Im Übrigen sieht die Kammer im Falle des beidbeinigen Fahrens auch kein Ausführbarkeitsproblem, da der Fahrzustand "beidbeiniges Fahren" explizit in der Patentschrift gewürdigt ist (siehe Absatz 0029), wonach aus den Messwerten zweier Rollen ein Mittelwert zu bilden ist.
3.5 Gegenüber den weiteren Merkmalen den Ansprüche 1 und 12 hat die Beschwerdegegnerin in der mündlichen Verhandlung vor der Beschwerdekammer keine Bedenken mehr erhoben und der Kammer sind solche auch nicht ersichtlich.
3.6 Die Kammer hat auch keine Zweifel, dass mit dem Gegenstand der Ansprüche 1 und 12, die der Erfindung zu Grunde liegende Aufgabe (die hinsichtlich der Vorrichtung in Absatz 0009 der Patentschrift angegeben ist) insbesondere die Bestimmung von Leistungsparametern gelöst wird.
3.7 Deshalb ist die in den Ansprüchen 1 und 12 beschriebene Erfindung im europäischen Patent so deutlich und vollständig offenbart, dass ein Fachmann sie ausführen kann (Artikel 100 b) EPÜ).
4. Zum geltend gemachten Einspruchsgrund nach Artikel 100 a) EPÜ hat die Einspruchsabteilung noch nicht Stellung genommen. Deshalb macht die Beschwerdekammer von der Möglichkeit nach Artikel 111 (1), Satz 2 EPÜ Gebrauch und verweist die Angelegenheit zur weiteren Bearbeitung an die Einspruchsabteilung zurück.
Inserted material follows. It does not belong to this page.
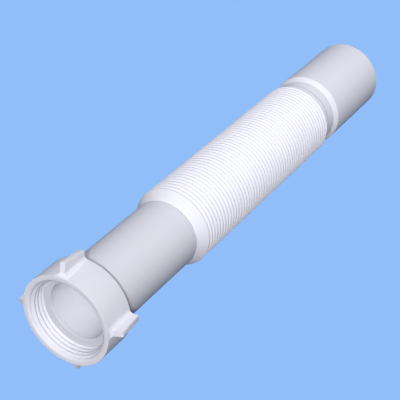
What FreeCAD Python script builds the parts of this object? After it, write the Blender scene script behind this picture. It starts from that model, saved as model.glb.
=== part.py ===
import FreeCAD, Part
import math
import os

# Flexible corrugated drain pipe with a winged coupling nut.
# Lengths are in millimetres. +X runs along the pipe from the nut to the end spigot, +Z is up.
# The origin is on the pipe's axis, at the face where the drain outlet seats.
# The pipe lies on its side, and the nut is turned so that its wings clear the ground.

# Thread of the nut, the standard size that the near end is built around
threadRadius = 23.9
threadOverrun = 0.1
chamberRelief = 0.3
mouthChamfer = 1.9

# Sealing washer and flange
washerThick = 3.0
washerClearance = 0.5
flangeThick = 3.5
flangeClearance = 0.7
flangeLip = 1.86

# Cuff, the smooth tube behind the nut
cuffWall = 3.64
cuffLength = 81.7
rollLength = 2.6
rollDepth = 1.6

# Corrugated length
collarLength = 6.5
crestRise = 3.76
ringPitch = 3.18
ringCount = 49
ringDepth = 1.7
bellowsWall = 1.2

# End spigot, the other standard size
spigotRadius = 25.0
spigotLength = 64.74
spigotWall = 2.6
spigotChamfer = 0.8

# Neck, sleeve and shoulder between the corrugated length and the spigot
neckFall = 1.4
neckLength = 2.28
neckRollLength = 3.9
neckRollDepth = 1.0
sleeveLength = 7.6
sleeveWall = 2.6
shoulderRise = 2.0
shoulderLength = 3.6

# Coupling nut
nutWall = 3.8
nutLength = 21.4
nutRearWall = 3.5
nutSeatGap = 0.3
nutHoleClearance = 0.3
nutEdgeRound = 0.8

# Wings of the nut
wingCount = 4
wingFirstAngle = 47.0
wingHeightFront = 6.5
wingHeightRear = 5.3
wingWidth = 3.2
wingFillet = 2.4
wingSetback = 2.5
wingFrontSlope = 1.0
wingRootSink = 1.5

# Radii that follow from the sizes above
chamberRadius = threadRadius + chamberRelief
flangeRadius = chamberRadius - flangeClearance
washerRadius = threadRadius - washerClearance
cuffRadius = flangeRadius - flangeLip
boreRadius = cuffRadius - cuffWall
valleyRadius = cuffRadius - rollDepth
crestRadius = cuffRadius + crestRise
bellowsBore = crestRadius - ringDepth - bellowsWall
sleeveRadius = spigotRadius - shoulderRise
sleeveBore = sleeveRadius - sleeveWall
neckRadius = sleeveRadius + neckRollDepth
spigotBore = spigotRadius - spigotWall
nutRadius = threadRadius + nutWall
nutHoleRadius = cuffRadius + nutHoleClearance
wingReachFront = nutRadius + wingHeightFront
wingReachRear = nutRadius + wingHeightRear

# Stations along the pipe
flangeFront = washerThick
flangeBack = flangeFront + flangeThick
valleyX = flangeBack + cuffLength
bellowsStart = valleyX + collarLength
bellowsEnd = bellowsStart + ringCount * ringPitch
neckStart = bellowsEnd + neckFall
neckEnd = neckStart + neckLength
sleeveStart = neckEnd + neckRollLength
shoulderStart = sleeveStart + sleeveLength
spigotStart = shoulderStart + shoulderLength
spigotEnd = spigotStart + spigotLength

nutRearInner = flangeBack + nutSeatGap
nutRear = nutRearInner + nutRearWall
nutFront = nutRear - nutLength

# The thread runs from the nut's mouth to just past the washer's face, which is at 0
threadEnd = threadOverrun

xAxis = FreeCAD.Vector(1, 0, 0)
centre = FreeCAD.Vector(0, 0, 0)


def inPlane(x, r):
    return FreeCAD.Vector(x, 0, r)


def line(start, end):
    return Part.LineSegment(start, end).toShape()


def polyline(points):
    return [line(a, b) for a, b in zip(points, points[1:])]


def arc(start, middle, end):
    return Part.Arc(start, middle, end).toShape()


def revolve(edges):
    face = Part.Face(Part.Wire(edges))
    return face.revolve(centre, xAxis, 360)


# An arc that starts level with the axis and falls towards +X, as a rolled edge does
def rollArc(x, r, length, depth):
    radius = (length ** 2 + depth ** 2) / (2 * depth)
    halfTurn = math.atan2(length, radius - depth) / 2
    middle = inPlane(x + radius * math.sin(halfTurn), r - radius * (1 - math.cos(halfTurn)))
    return arc(inPlane(x, r), middle, inPlane(x + length, r - depth))


def bellowsOutside():
    points = []
    for ring in range(ringCount):
        crestX = bellowsStart + ring * ringPitch
        points.append(inPlane(crestX, crestRadius))
        points.append(inPlane(crestX + ringPitch / 2, crestRadius - ringDepth))
    points.append(inPlane(bellowsEnd, crestRadius))
    return points


def pipeOutside():
    rollStart = valleyX - rollLength
    edges = polyline([
        inPlane(flangeFront, boreRadius),
        inPlane(flangeFront, flangeRadius),
        inPlane(flangeBack, flangeRadius),
        inPlane(flangeBack, cuffRadius),
        inPlane(rollStart, cuffRadius),
    ])
    edges.append(rollArc(rollStart, cuffRadius, rollLength, rollDepth))
    edges += polyline(
        [inPlane(valleyX, valleyRadius)]
        + bellowsOutside()
        + [inPlane(neckStart, neckRadius), inPlane(neckEnd, neckRadius)]
    )
    edges.append(rollArc(neckEnd, neckRadius, neckRollLength, neckRollDepth))
    edges += polyline([
        inPlane(sleeveStart, sleeveRadius),
        inPlane(shoulderStart, sleeveRadius),
        inPlane(spigotStart, spigotRadius),
        inPlane(spigotEnd - spigotChamfer, spigotRadius),
        inPlane(spigotEnd, spigotRadius - spigotChamfer),
    ])
    return edges


# The waterway, from the spigot back to the flange
def pipeInside():
    return polyline([
        inPlane(spigotEnd, spigotRadius - spigotChamfer),
        inPlane(spigotEnd, spigotBore),
        inPlane(spigotStart, spigotBore),
        inPlane(shoulderStart, sleeveBore),
        inPlane(neckStart, sleeveBore),
        inPlane(bellowsEnd - neckFall, bellowsBore),
        inPlane(bellowsStart + bellowsWall, bellowsBore),
        inPlane(valleyX + bellowsWall, boreRadius),
        inPlane(flangeFront, boreRadius),
    ])


def makePipe():
    return revolve(pipeOutside() + pipeInside())


def makeWasher():
    return revolve(polyline([
        inPlane(0, boreRadius),
        inPlane(0, washerRadius),
        inPlane(washerThick, washerRadius),
        inPlane(washerThick, boreRadius),
        inPlane(0, boreRadius),
    ]))


def makeNutRing():
    roundStart = nutRear - nutEdgeRound
    edges = polyline([
        inPlane(nutFront, threadRadius + mouthChamfer),
        inPlane(nutFront, nutRadius),
        inPlane(roundStart, nutRadius),
    ])
    edges.append(rollArc(roundStart, nutRadius, nutEdgeRound, nutEdgeRound))
    edges += polyline([
        inPlane(nutRear, nutRadius - nutEdgeRound),
        inPlane(nutRear, nutHoleRadius),
        inPlane(nutRearInner, nutHoleRadius),
        inPlane(nutRearInner, chamberRadius),
        inPlane(threadEnd, chamberRadius),
        inPlane(threadEnd, threadRadius),
        inPlane(nutFront + mouthChamfer, threadRadius),
        inPlane(nutFront, threadRadius + mouthChamfer),
    ])
    return revolve(edges)


# The wing's section across the pipe: a flat top, straight flanks and a fillet down to the nut
def wingSection():
    half = wingWidth / 2
    filletY = half + wingFillet
    filletZ = math.sqrt((nutRadius + wingFillet) ** 2 - filletY ** 2)
    toNut = math.atan2(filletY, filletZ)
    turnStart = math.pi
    turnEnd = 1.5 * math.pi - toNut
    turn = (turnStart + turnEnd) / 2
    footY = nutRadius * math.sin(toNut)
    footZ = nutRadius * math.cos(toNut)
    midY = filletY + wingFillet * math.cos(turn)
    midZ = filletZ + wingFillet * math.sin(turn)
    sinkZ = nutRadius - wingRootSink
    top = wingReachFront

    def at(y, z):
        return FreeCAD.Vector(nutFront, y, z)

    edges = polyline([at(-half, filletZ), at(-half, top), at(half, top), at(half, filletZ)])
    edges.append(arc(at(half, filletZ), at(midY, midZ), at(footY, footZ)))
    edges += polyline([at(footY, footZ), at(footY, sinkZ), at(-footY, sinkZ), at(-footY, footZ)])
    edges.append(arc(at(-footY, footZ), at(-midY, midZ), at(-half, filletZ)))
    return Part.Face(Part.Wire(edges)).extrude(xAxis * nutLength)


# The wing's outline seen from the side: a steep front and a top that falls to the rear
def wingOutline():
    sinkZ = nutRadius - wingRootSink
    footX = nutFront + wingSetback
    width = 2 * nutRadius
    points = [
        (footX, sinkZ),
        (footX, nutRadius),
        (footX + wingFrontSlope, wingReachFront),
        (nutRear - nutEdgeRound, wingReachRear),
        (nutRear - nutEdgeRound, sinkZ),
        (footX, sinkZ),
    ]
    corners = [FreeCAD.Vector(x, -width / 2, z) for x, z in points]
    face = Part.Face(Part.Wire(polyline(corners)))
    return face.extrude(FreeCAD.Vector(0, width, 0))


def makeNut():
    wing = wingSection().common(wingOutline())
    nut = makeNutRing()
    for index in range(wingCount):
        copy = wing.copy()
        copy.rotate(centre, xAxis, wingFirstAngle + index * 360 / wingCount)
        nut = nut.fuse(copy)
    return nut.removeSplitter()


os.makedirs("parts", exist_ok=True)
pieces = {
    "corrugated_pipe": makePipe(),
    "coupling_nut": makeNut(),
    "sealing_washer": makeWasher(),
}
for node, shape in pieces.items():
    print(node, "solids", len(shape.Solids), "valid", shape.isValid(), "mm3", round(shape.Volume))
    shape.exportStep("parts/" + node + ".step")
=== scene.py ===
import math

import bmesh
import bpy
from mathutils import Matrix, Vector


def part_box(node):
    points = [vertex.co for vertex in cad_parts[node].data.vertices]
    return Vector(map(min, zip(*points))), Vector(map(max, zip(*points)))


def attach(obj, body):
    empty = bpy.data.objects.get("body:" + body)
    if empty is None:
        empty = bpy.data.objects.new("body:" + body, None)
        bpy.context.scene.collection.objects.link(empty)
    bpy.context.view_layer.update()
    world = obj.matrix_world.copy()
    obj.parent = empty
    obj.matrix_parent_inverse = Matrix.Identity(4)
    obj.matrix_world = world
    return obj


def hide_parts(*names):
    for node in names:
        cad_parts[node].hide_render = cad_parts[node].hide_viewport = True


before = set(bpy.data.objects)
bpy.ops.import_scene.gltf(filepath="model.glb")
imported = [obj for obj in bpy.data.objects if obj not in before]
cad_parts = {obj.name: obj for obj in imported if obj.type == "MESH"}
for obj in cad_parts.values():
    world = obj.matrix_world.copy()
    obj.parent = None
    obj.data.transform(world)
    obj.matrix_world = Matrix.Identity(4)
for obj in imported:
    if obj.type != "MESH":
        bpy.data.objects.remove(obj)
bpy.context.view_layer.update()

# A flexible drain pipe that lies on its side, with a winged coupling nut at its near end.
# The sizes of the pieces are in millimetres, and +X runs along the pipe from the nut to the spigot.

mm = 0.001
fullTurn = 2 * math.pi
weldDistance = 1e-7
xAxis = Vector((1, 0, 0))
origin = Vector((0, 0, 0))
pipeLow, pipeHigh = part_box("corrugated_pipe")
nutLow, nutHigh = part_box("coupling_nut")
washerLow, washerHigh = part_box("sealing_washer")


# Camera, worked out from the rims and edges of the pipe in the photograph

photoView = {
    "imagePixels": 400,
    "lensPixels": 1155.4,
    "sensor": 36.0,
    "axisTilt": math.radians(46.668),   # how far the pipe leans away from the image plane
    "imageTurn": math.radians(41.207),  # how steeply the pipe rises in the image
    "distance": 706.57 * mm,
    "aimX": 127.7 * mm,                 # the point on the axis that the distance is measured to
    "aimSide": 2.31,                    # pixels from the image's centre to that point
    "nearest": 0.01,                    # metres from the camera between which things are drawn
    "farthest": 50.0,
}


def placeCamera(view):
    tilt = view["axisTilt"]
    alongPipe = Vector((math.cos(tilt), 0, math.sin(tilt)))
    away = Vector((math.sin(tilt), 0, -math.cos(tilt)))
    position = Vector((view["aimX"], 0, 0)) - away * view["distance"]
    turnBack = Matrix.Rotation(math.atan2(view["aimSide"], view["lensPixels"]), 3, alongPipe)
    forward = turnBack @ away
    sideways = forward.cross(alongPipe)
    up = alongPipe * math.sin(view["imageTurn"]) - sideways * math.cos(view["imageTurn"])
    right = forward.cross(up).normalized()
    up = right.cross(forward).normalized()
    data = bpy.data.cameras.new("photoCamera")
    data.sensor_width = view["sensor"]
    data.lens = view["sensor"] * view["lensPixels"] / view["imagePixels"]
    data.clip_start = view["nearest"]
    data.clip_end = view["farthest"]
    camera = bpy.data.objects.new("photoCamera", data)
    bpy.context.scene.collection.objects.link(camera)
    rotation = Matrix((right, up, -forward)).transposed()
    camera.matrix_world = Matrix.Translation(position) @ rotation.to_4x4()
    bpy.context.scene.camera = camera


placeCamera(photoView)
print("camera placed")


# Shader maths: a wire is a node's output that adds, subtracts and multiplies as a number does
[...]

5. Bei dieser Sachlage war es nicht erforderlich, die Hilfsanträge 1 bis 4 zu berücksichtigen.
6. Die Kammer weist für die weitere Bearbeitung darauf hin, dass die in Absatz 0009 der Patentschrift genannte Aufgabe unvollständig ist, weil sie nur den Gegenstand des Anspruches 1 nennt, nicht aber denjenigen des Anspruches 12.
ENTSCHEIDUNGSFORMEL
Aus diesen Gründen wird entschieden:
1. Die angefochten Entscheidung wird aufgehoben.
2. Die Angelegenheit wird an die Einspruchsabteilung zur weiteren Entscheidung zurückverwiesen.